Well I’ll take a stab at both of these issues. First, with the current state of contracts you have teams talking relocation just about every year. For example, the Penguins were thisclose to moving to KC this year while the NHL is doing everything in their power to get the Panthers out of Florida before it’s too late…Wait it’s already too late? Oh well, point is that although there will be contract hubbub from the NHLPA,players and agents you could make the argument that players could have the ability to play longer with the shorter calendar year while the dent in salary would only require players to buy one less Molson a month. The second issue is where it gets even hairier because the common fan like me loves to see records broken, ok unless we are talking baseball, where if people had their vote Babe Ruth would still hold the Home Run record. But we are talking Hockey, people want to see lots of goal, points and hard hitting action. Chew on this for a second…
Wayne Gretzky “The Great One” played for 20 years and his career statline looks like this…
GP 1487 G 894 A 1963 P 2857
Break that down by year and its 75 GPY, 45 YGA 98 YAA 143 YPA or per game averages of .6 GPG, 1.3 APG, 1.9 PPG
Now look at Sid “The Kid” Crosby’s numbers thusfar:
GP 138 G 65 A 133 P 198
His Averages Per Year are 69 GP, 32.5 G, 66.5 A, 99 P
Per game that is .47 GPG, .94 apg, 1.43 PPG
All well below Gretzky’s numbers…So not to say that NOBODY will break his records but I don’t think that whether you play 80 games or 65 games as displayed by his 75 GPY average is a huge difference being as ” The Kid” is only averaging 6 less games per year to this point.

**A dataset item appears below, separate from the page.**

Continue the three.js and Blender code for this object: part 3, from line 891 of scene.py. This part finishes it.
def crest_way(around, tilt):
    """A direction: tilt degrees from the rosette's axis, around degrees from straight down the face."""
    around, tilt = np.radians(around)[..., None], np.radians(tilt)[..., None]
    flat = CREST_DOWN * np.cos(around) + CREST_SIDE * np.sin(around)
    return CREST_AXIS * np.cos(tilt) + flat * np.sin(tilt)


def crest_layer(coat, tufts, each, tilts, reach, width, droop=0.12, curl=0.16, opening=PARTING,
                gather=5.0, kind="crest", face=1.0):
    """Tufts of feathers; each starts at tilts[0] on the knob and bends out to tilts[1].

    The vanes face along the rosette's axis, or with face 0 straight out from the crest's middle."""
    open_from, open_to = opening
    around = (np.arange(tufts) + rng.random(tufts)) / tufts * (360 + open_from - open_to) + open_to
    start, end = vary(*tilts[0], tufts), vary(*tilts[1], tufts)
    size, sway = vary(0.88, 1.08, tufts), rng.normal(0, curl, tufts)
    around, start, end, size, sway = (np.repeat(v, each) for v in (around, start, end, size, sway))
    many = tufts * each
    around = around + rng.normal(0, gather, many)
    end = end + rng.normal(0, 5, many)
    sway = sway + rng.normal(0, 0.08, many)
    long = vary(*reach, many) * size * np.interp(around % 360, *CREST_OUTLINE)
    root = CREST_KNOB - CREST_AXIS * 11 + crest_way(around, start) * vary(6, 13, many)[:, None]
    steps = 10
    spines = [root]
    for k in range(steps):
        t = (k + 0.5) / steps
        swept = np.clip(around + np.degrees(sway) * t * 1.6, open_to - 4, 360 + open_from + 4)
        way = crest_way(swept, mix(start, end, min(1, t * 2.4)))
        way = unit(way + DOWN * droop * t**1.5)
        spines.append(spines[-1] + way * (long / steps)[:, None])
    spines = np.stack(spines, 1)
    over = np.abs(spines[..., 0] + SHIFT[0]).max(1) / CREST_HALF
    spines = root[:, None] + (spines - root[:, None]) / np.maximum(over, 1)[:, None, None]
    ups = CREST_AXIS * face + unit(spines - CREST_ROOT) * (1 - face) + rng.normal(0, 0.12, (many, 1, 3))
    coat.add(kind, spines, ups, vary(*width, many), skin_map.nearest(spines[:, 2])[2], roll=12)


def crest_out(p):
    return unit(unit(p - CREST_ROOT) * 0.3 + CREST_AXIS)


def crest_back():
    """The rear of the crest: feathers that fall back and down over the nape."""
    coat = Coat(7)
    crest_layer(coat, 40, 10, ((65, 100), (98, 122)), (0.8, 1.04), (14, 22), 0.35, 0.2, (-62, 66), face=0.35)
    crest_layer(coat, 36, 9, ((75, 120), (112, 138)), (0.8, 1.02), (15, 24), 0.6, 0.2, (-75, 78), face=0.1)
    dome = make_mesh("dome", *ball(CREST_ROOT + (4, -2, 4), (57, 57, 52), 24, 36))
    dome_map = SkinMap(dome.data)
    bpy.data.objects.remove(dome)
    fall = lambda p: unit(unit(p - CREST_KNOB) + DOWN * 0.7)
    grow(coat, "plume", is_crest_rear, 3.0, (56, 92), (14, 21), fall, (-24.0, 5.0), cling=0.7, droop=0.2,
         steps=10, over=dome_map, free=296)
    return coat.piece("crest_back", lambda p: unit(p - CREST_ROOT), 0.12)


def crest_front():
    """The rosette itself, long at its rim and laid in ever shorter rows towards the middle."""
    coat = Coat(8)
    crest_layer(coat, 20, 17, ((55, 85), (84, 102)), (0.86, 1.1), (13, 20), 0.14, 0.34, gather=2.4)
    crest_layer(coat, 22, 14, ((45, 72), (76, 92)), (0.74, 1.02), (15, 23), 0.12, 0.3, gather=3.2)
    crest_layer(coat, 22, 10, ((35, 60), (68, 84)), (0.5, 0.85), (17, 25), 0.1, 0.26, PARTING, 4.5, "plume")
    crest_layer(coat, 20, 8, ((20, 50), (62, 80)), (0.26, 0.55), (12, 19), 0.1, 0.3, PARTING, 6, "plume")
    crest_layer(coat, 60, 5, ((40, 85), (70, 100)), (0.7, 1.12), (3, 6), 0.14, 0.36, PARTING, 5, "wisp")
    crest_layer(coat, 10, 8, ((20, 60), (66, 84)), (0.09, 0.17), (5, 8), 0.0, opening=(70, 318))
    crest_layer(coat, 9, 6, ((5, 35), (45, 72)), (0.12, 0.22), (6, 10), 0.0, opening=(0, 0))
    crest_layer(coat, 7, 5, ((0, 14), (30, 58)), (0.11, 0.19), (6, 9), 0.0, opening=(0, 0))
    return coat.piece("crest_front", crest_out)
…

Even if you doubled his output per game over 6 games, that’s 6 G, 12 A, 18 P that would raise his GPG to about .5, just over 1 APG and just shy of 1.5 PPG.
So for now I think we can lock the RECORD debate in the vault for the sake of the NHL. (Although “The kid” will only get better while it seemed as if “The Great One” declined a bit after his 12th year, ‘91-92 LA Kings for those keeping track)

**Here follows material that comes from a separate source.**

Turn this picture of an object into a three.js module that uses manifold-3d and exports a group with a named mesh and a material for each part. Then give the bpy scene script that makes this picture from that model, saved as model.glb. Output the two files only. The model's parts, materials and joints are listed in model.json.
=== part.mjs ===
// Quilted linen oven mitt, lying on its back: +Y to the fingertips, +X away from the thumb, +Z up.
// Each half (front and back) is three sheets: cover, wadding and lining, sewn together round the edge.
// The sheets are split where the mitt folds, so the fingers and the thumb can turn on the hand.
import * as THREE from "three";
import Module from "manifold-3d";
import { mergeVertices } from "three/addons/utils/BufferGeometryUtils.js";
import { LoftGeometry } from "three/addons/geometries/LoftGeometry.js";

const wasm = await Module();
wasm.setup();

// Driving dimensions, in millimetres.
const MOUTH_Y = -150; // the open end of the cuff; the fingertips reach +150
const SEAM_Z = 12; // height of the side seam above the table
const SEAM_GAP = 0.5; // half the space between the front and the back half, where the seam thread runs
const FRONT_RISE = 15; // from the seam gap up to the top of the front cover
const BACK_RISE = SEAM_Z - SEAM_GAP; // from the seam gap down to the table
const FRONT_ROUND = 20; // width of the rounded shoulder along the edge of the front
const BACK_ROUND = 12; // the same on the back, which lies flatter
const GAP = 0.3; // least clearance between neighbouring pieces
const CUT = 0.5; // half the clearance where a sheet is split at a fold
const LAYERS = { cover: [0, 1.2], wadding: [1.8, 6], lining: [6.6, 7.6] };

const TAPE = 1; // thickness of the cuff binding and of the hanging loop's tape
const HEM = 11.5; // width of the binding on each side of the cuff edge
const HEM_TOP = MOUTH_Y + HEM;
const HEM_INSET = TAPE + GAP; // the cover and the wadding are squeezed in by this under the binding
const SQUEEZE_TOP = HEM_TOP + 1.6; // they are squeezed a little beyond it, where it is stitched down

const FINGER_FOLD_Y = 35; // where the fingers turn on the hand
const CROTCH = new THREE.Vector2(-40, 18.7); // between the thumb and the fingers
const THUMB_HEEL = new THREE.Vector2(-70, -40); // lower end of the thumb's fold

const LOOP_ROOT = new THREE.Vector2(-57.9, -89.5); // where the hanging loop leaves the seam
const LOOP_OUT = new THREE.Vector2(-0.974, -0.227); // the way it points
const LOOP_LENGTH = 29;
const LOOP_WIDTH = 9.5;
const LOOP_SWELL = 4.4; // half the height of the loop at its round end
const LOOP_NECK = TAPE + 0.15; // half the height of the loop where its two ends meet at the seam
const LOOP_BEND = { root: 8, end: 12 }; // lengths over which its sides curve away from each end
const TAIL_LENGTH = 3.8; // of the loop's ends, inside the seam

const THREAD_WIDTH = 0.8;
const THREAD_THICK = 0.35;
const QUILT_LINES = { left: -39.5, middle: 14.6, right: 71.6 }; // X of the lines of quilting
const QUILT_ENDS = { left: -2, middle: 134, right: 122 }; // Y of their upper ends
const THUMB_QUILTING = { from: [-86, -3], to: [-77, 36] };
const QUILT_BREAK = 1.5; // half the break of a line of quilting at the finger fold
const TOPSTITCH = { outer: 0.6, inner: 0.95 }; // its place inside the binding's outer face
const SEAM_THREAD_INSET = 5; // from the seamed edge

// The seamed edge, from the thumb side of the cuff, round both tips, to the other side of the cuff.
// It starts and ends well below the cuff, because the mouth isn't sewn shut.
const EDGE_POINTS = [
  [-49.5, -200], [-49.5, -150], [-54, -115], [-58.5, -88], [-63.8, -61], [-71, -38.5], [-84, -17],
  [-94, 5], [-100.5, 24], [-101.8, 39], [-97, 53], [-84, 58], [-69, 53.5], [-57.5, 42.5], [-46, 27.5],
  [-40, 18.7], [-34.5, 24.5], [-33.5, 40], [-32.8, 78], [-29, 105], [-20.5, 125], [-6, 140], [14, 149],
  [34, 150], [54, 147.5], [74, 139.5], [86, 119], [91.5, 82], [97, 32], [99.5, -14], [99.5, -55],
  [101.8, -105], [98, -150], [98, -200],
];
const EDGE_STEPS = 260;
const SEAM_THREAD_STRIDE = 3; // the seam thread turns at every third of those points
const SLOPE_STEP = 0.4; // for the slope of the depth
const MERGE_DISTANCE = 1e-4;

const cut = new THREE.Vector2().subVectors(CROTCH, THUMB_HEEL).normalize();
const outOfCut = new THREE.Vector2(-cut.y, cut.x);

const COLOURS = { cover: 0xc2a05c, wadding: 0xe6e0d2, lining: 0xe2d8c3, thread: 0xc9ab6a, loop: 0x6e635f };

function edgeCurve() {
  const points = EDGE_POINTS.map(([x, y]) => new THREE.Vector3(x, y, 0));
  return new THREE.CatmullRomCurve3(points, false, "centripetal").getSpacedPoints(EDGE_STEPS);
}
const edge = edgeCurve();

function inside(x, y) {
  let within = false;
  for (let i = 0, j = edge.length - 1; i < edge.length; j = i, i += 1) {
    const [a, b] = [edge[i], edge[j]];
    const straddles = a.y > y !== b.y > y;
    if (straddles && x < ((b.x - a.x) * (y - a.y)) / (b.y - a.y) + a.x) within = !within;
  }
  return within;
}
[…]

Even if they shortened the season would I be hooked to the rink again? I don’t know, but if you started the season in December it might help to offset the fact that it starts in the middle of NFL and College football season and at nearly the same time as NBA and College Hoops. You’d have playoff Hockey starting roughly after the NCAA tournament and before baseball and NBA playoffs heat up. Not to mention the rest the players would have to recooperate after the rigors of a full NHL season.
Not to mention the common fan will probably need the rest as well…

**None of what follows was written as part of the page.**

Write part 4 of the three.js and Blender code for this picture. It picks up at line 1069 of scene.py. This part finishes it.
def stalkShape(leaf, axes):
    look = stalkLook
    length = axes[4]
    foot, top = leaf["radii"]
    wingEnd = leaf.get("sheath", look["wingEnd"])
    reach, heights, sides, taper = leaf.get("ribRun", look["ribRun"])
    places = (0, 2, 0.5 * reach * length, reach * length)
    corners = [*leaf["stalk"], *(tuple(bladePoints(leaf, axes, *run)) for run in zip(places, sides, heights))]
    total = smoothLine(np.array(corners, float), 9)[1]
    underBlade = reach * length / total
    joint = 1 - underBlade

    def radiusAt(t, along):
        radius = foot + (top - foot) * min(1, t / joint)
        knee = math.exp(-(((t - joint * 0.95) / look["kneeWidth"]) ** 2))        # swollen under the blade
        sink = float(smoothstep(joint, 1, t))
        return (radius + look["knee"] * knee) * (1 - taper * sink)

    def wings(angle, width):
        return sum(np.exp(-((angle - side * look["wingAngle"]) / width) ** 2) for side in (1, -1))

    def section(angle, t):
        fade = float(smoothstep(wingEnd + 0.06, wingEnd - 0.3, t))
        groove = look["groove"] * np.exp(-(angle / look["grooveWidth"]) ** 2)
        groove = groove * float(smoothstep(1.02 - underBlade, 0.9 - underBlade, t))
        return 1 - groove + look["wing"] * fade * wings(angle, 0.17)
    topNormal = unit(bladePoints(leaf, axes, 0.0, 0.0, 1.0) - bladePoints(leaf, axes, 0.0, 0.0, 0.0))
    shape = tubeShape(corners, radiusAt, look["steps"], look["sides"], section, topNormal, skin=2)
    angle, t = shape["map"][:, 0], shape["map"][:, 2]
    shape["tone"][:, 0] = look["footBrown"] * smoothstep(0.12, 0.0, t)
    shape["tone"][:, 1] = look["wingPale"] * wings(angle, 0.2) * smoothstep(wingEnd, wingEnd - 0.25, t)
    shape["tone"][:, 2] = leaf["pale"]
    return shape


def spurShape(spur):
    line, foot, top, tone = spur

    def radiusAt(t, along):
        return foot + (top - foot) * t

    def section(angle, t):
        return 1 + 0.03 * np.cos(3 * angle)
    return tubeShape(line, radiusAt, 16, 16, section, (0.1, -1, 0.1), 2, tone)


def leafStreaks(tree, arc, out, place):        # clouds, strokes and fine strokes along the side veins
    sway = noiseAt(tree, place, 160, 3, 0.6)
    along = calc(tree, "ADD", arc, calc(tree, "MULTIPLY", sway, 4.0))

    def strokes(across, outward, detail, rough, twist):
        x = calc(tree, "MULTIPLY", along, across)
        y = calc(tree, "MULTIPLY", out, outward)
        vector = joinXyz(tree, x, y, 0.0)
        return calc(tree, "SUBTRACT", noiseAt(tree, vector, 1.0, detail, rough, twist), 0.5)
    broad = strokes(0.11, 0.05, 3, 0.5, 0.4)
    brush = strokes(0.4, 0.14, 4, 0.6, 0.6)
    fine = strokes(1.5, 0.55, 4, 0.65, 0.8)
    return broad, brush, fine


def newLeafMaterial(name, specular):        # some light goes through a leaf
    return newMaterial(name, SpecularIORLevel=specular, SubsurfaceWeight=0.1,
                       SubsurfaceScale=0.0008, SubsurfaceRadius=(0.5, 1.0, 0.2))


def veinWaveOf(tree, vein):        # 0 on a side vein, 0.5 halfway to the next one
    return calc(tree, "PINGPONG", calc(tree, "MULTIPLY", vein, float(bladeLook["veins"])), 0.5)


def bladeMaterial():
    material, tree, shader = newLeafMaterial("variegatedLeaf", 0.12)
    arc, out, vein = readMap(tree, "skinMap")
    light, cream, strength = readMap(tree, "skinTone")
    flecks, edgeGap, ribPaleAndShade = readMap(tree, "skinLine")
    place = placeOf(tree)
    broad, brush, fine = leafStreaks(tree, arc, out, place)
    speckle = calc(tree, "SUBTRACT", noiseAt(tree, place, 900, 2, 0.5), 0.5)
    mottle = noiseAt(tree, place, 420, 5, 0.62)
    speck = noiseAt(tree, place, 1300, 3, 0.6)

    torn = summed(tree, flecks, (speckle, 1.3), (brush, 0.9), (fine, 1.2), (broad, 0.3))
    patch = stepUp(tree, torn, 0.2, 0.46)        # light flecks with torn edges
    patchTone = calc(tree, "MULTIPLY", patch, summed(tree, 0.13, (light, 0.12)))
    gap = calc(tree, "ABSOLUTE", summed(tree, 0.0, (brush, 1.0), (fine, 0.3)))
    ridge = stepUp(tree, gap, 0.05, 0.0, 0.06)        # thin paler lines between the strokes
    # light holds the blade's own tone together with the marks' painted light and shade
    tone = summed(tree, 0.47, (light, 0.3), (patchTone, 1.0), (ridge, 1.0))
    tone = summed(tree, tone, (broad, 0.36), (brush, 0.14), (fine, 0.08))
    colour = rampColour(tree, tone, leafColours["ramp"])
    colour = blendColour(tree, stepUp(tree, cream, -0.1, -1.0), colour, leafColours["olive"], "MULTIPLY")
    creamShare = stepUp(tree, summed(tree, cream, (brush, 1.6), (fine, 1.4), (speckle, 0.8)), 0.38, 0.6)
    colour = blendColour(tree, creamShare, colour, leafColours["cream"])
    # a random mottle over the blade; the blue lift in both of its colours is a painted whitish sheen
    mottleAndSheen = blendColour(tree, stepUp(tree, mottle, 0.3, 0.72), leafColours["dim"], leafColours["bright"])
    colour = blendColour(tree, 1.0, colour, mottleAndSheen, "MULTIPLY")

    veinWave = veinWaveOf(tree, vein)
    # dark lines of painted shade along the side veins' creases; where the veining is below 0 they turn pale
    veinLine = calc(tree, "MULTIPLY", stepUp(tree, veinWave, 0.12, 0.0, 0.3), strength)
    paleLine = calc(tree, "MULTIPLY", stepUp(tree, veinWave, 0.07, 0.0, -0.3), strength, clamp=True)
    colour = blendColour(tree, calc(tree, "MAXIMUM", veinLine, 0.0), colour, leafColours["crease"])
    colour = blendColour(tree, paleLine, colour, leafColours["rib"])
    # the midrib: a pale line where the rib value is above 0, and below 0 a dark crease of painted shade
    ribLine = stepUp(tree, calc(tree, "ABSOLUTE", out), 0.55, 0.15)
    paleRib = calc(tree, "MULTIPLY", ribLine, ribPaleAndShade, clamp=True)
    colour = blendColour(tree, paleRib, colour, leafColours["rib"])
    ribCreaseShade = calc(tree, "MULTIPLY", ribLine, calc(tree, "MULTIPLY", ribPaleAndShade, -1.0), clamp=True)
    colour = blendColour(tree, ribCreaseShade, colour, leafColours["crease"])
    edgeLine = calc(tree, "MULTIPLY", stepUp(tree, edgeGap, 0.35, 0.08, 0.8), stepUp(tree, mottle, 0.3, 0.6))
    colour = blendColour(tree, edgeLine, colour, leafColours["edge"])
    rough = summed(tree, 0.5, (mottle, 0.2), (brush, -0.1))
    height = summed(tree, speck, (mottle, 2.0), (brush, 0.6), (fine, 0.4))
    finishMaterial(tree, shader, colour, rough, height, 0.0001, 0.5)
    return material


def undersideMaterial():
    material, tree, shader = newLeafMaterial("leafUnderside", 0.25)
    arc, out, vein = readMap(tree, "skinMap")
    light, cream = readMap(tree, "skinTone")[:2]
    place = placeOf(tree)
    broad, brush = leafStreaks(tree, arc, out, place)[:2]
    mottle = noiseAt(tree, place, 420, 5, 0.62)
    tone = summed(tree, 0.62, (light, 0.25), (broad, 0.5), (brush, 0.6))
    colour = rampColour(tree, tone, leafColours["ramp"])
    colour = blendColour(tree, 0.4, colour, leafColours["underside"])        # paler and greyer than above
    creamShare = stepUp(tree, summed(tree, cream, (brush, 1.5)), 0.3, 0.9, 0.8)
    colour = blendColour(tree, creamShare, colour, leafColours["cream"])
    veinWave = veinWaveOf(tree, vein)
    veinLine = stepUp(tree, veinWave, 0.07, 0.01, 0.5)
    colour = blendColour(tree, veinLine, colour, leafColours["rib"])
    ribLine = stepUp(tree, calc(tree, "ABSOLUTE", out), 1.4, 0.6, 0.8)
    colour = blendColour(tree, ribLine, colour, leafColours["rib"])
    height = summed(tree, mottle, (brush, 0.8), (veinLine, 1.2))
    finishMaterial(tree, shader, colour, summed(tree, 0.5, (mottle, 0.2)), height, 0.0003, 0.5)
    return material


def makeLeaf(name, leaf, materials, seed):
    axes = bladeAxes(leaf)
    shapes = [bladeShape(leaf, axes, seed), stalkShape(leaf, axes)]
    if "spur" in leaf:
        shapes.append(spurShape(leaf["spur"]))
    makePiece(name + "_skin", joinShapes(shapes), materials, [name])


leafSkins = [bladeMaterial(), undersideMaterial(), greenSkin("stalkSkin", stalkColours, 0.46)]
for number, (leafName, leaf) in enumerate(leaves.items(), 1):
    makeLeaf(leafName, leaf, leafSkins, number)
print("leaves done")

I am not in favor of shortening the season. While I think that hockey does have an extremely long season, many of these teams are only playing 2 or 3 games per week (as opposed to a typical 3-4 game schedule per week in the NBA). I’ll tell you what I do want to see from hockey’s schedule, though:
Get rid of this stupid unbalanced schedule crap! I don’t need to see the Pens and Rangers play each other 8 times per year. I want to see the Pens and Ducks, Pens and Sharks, Pens and Flames, etc. play each other every year in each other’s building; the way the schedule is set up now is that an Eastern Conference team plays each Western Conference team once per year, meaning cities could go years without seeing Sidney Crosby and Evgeni Malkin (and Colby Armstrong!) visit their cities.
A realignment isn’t needed…just smarter scheduling!
On a side note, I want to voice my displeasure with the moves made today by the Pens. Essentially, the Pens traded Dominic Moore and Noah Welch for Gary Roberts and Georges Laraque. Moore was the Pens’ top faceoff man and a quality center on the 4th line, while Welch was a much ballyhooed defenseman prospect who was an AHL All-Star in only his 2nd season. Roberts is over 40, is an unrestricted free agent at season’s end, and hasn’t done much since coming back from a knee injury earlier this year. And I don’t see the need for Laraque in today’s NHL; I think that the Pens would have been just fine with the likes of Ryan Malone and Armstrong dropping the gloves, if need be.
Just like with the hiring of Mike Tomlin, I sure hope I am wrong…but I doubt I will be!
Raible
February 27, 2007
Speaking from an overall sports points of view, one thing you have to take into account in any sport when you talk about cutting some games off of the regular season, is the amounts of money an owner loses when you do that. Sports is a business. Whether you have sellouts or not, when the peanuts are 4 bucks and the Nachos Grande are 6 bucks, the home team is going to make some money. I think people could deal with the records being different. But to owners, money is much more important than records.
Haver
February 28, 2007
There’s no way they could shorten the schedule but it would be fine with me. It just doesn’t seem like hockey time when the games start.
As far as the trades, I think they decided that Christensen needed to stay in the lineup and it really came down to him or Moore. Laraque isn’t that bad a player and is a clear upgrade over Petrovicky. And Ruutu had to stay.
I didn’t like the Roberts deal until I heard a lot of negative things about Welch. I don’t think they make the deal unless they were close to giving up on him. Roberts isn’t great but he goes hard to the net and digs pucks out of the corners, which no one else on the top two lines does.
It’s not great but if it gets them a round deeper that means it buys the young stars 4-7 more games of playoff experience and the team 2-4 more games of revenue. Plus the East really is wide open. If you believe that teams ‘owe’ something to the fans, the Pens owed it to the fans to take a shot.